Reduced turnover prompts additional incentives in new budget

Citing reduced employee turnover, Mayor Joey Hobbs presented during the May 5 Board of Mayor and Aldermen meeting an initial budget plan that includes additional internal incentives and benefits for city employees.

Reading a prepared statement, Hobbs said at the meeting that employee retention has given the city payroll savings. During Fiscal Year 2026, the city reviewed and updated its classification and compensation plan to strengthen employee recruitment and retention.

“The proposed FY27 Operating Budget is balanced, and no tax increase is recommended,” Hobbs said.

During the April Finance Committee meeting, Hobbs did however note that the 2027 budget would pull $1.5 million from city reserves.

For employees, this year’s proposed budget includes 6-8% pay increases to full-time employees. The city will also cover health care expenses that increased 11.2% and contribute up to $270,000 to cover those costs.

Hobbs said in the statement that with the proposed raises this year, “total pay increases will reach 25% over the four years from FY24 through FY27.”
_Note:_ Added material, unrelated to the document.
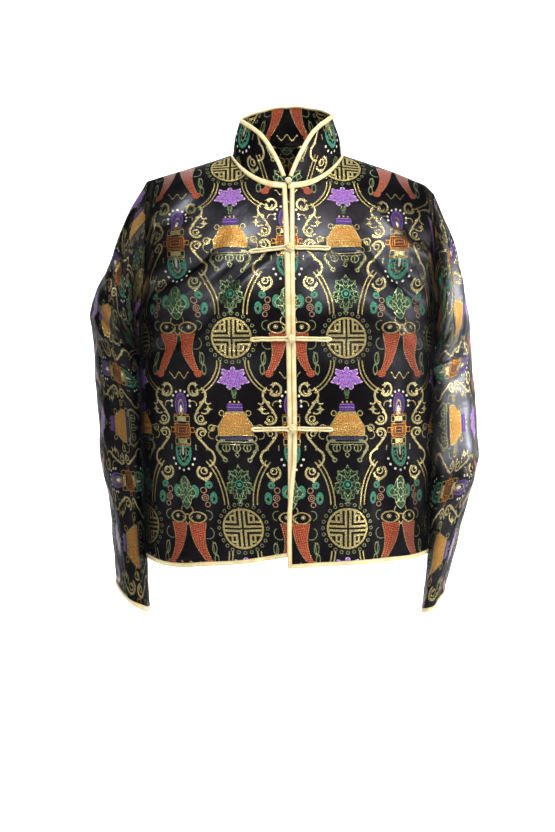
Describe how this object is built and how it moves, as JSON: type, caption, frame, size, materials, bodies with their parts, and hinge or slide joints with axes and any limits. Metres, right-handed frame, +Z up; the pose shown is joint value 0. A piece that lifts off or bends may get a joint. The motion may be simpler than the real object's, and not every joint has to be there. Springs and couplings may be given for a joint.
{
  "type": "tang jacket",
  "caption": "Short figured-brocade jacket with stand collar, front frog fastenings and contrasting bias binding, hollow and open as when worn",
  "frame": {"origin": "middle of the neck base, level with the side neck points, where a wearer carries the jacket", "axes": "+X the wearer's left, -Y the front, +Z up"},
  "size_m": [0.6003, 0.2498, 0.7751],
  "materials": {
    "brocade": "black satin brocade with gold, purple, orange, red and green figures",
    "bias_binding": "cream gold satin bias strip",
    "frog_cord": "cream gold satin rouleau cord"
  },
  "bodies": {
    "root": {"back": "brocade", "front_left": "brocade", "front_right": "brocade", "sleeve_left": "brocade", "sleeve_right": "brocade", "collar": "brocade", "underlap": "brocade", "binding_collar": "bias_binding", "binding_cuff_left": "bias_binding", "binding_cuff_right": "bias_binding", "binding_front_left": "bias_binding", "binding_front_right": "bias_binding", "binding_hem_back": "bias_binding", "binding_hem_left": "bias_binding", "binding_hem_right": "bias_binding", "piping_neck": "frog_cord", "frog_left_1": "frog_cord", "frog_left_2": "frog_cord", "frog_left_3": "frog_cord", "frog_right_1": "frog_cord", "frog_right_2": "frog_cord", "frog_right_3": "frog_cord", "knot_0": "frog_cord", "knot_1": "frog_cord", "knot_2": "frog_cord", "knot_3": "frog_cord"}
  },
  "joints": []
}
That is in addition to a longevity pay benefit of $1,040 per year for employees after five years of service. In the 2026 budget, this increase will be applied for every additional five years of service. Employees with 20 years of service received an increase last year of $4,160 ($2.00 per hour), according to Hobbs.

“The 2027 Budget takes into account various economic challenges, and that community growth will further the demands for City services. Rising costs due to inflation continue to put pressure on capital projects, labor, and non-labor items across all City Funds. The City’s leadership remains dedicated to cost-effectively delivering these services,” Hobbs said.

The city’s largest revenue sources are sales and property taxes. Revenues are conservatively projected over the next twelve months to increase 3-5%.

No vote was taken during the BOMA meeting regarding the budget.